Tra l’anno scorso e questo che sta per concludersi, nel 2015 le richieste di rating di legalità sono triplicate, passando da 441 a 1.514 (+243%), mentre i casi chiusi dagli Uffici dell’Autorità garante della Concorrenza e del Mercato sono quasi quintuplicati: da 251 a 1.382 (+450%).
Più in dettaglio, contro i 183 rating attribuiti nel 2014, quest’anno i riconoscimenti sono saliti a 1.083. In parallelo, anche i dinieghi sono aumentati da 6 a 66 e così pure le conferme, passate da 15 a 28. Sono state cinque infine le revoche, rispetto a nessuna nell’anno precedente.
Approvato dal Parlamento alla fine del 2012 ed entrato in vigore con il Regolamento dell’Agcm nel 2013, il Rating di legalità è lo strumento “premiale” con cui è stato affidato all’Antitrust il compito di attribuire un punteggio, da una a tre “stellette”, alle imprese virtuose con un fatturato di oltre due milioni di euro annui che corrispondono a una serie di requisiti giuridici. Per ottenere una “stelletta”, il titolare dell’azienda e gli altri dirigenti non devono avere precedenti penali o tributari. Oltre a non essere stata condannata nel biennio precedente per illeciti antitrust, l’impresa deve effettuare pagamenti e transazioni finanziarie oltre i mille euro esclusivamente con strumenti tracciabili.

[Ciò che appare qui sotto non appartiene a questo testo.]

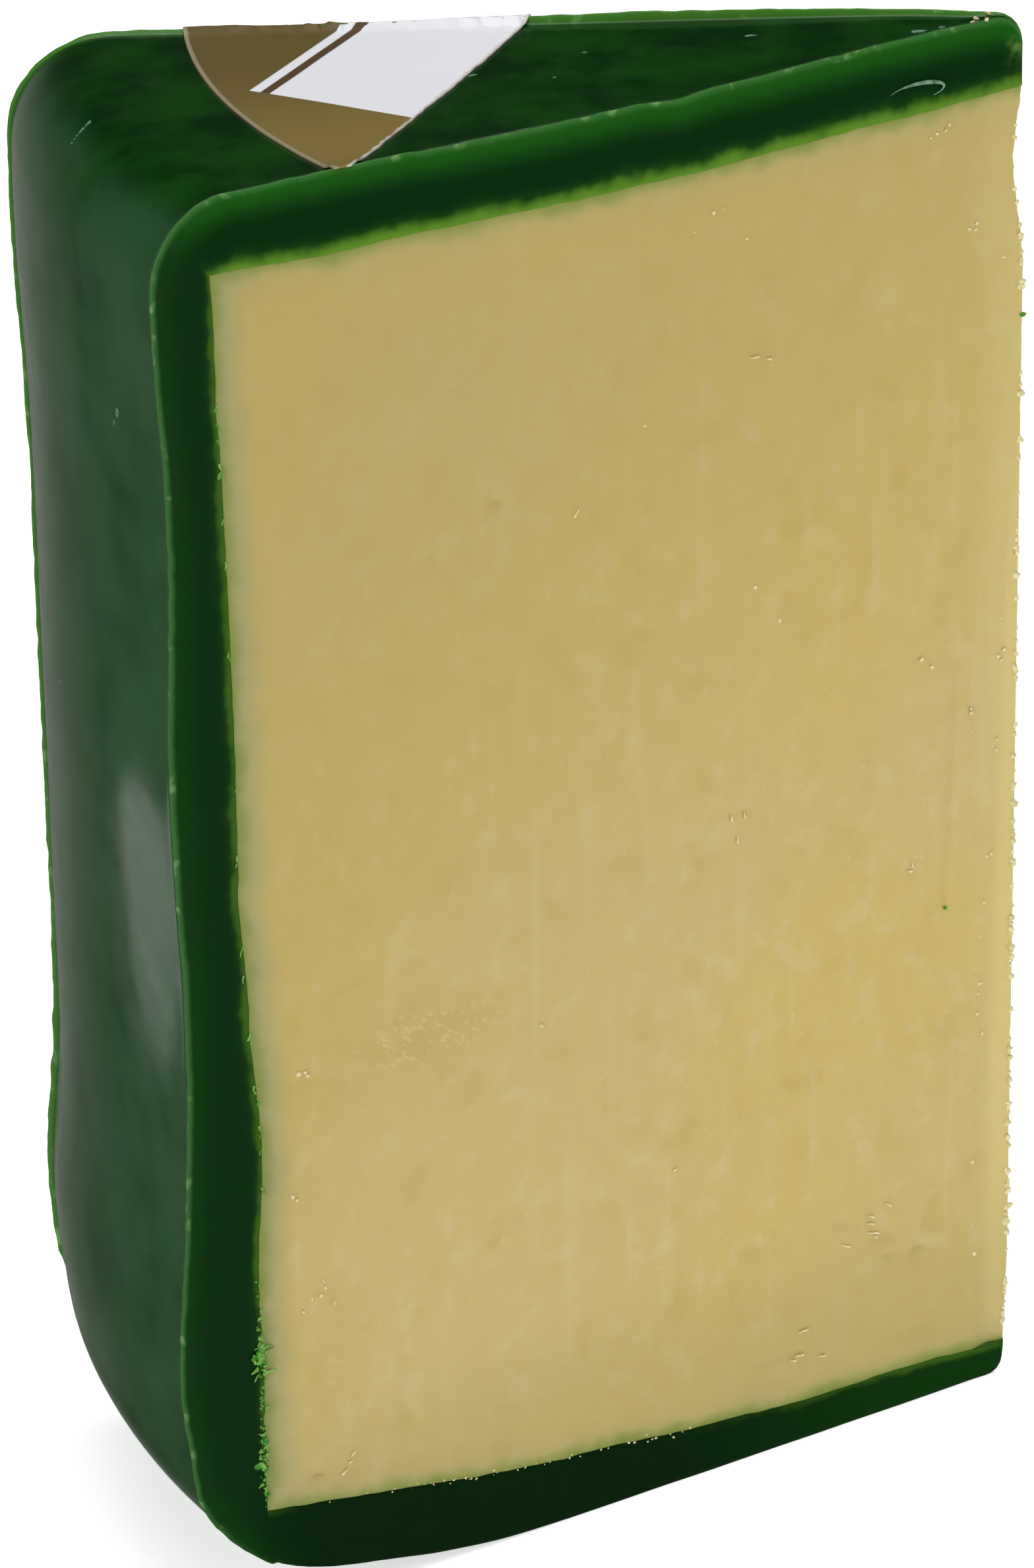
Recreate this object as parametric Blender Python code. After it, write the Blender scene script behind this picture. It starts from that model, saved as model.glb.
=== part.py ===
"""A wedge of waxed cheese: one twelfth of a tall truckle, standing on its base.

The truckle was dipped in thick wax, so the coat is a C in section: it covers the top,
the rim and the base, and both cut faces show the bare cheese inside it. A round paper
label on the top was cut through with the cheese.

The wedge is worked out in polar form about the truckle's own axis. A point is given by
its turn about that axis, its reach out from the axis, and its height above the table.
The tip of the wedge points to +X, the waxed rim to -X.
"""

import math

import bmesh
import bpy
from mathutils import Vector

MM = 0.001

# The truckle
TRUCKLE_HEIGHT = 115.0 * MM
WAIST_RADIUS = 74.2 * MM
WEDGE_TURN = math.radians(30.0)
TIP_TRIM = 0.4 * MM

# The coat of wax: its roundings, and how it pooled as it set. The near cut is the one that looks
# to -Y, and SHOULDER_SWELL_LOST is the share of the shoulder's swell that it lacks.
SHOULDER_ROUND_NEAR = 6.5 * MM
SHOULDER_ROUND_FAR = 8.0 * MM
FOOT_ROUND_IN = 21.5 * MM
FOOT_ROUND_UP = 14.5 * MM
FOOT_FULLNESS = 1.8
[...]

Per ottenere un punteggio più alto, il Regolamento indica altri sei requisiti: due “stellette” se ne vengono rispettati la metà, tre “stellette” se vengono rispettati tutti.
Del Rating assegnato dall’Agcm, secondo quanto prevede la legge, “si tiene conto in sede di concessione di finanziamenti da parte delle pubbliche amministrazioni, nonché in sede di accesso al credito bancario”. In forza della stessa normativa, “gli istituti di credito che omettono di tener conto del rating attribuito in sede di concessione dei finanziamenti alle imprese sono tenuti a trasmettere alla Banca d'Italia una dettagliata relazione sulle ragioni della decisione assunta”.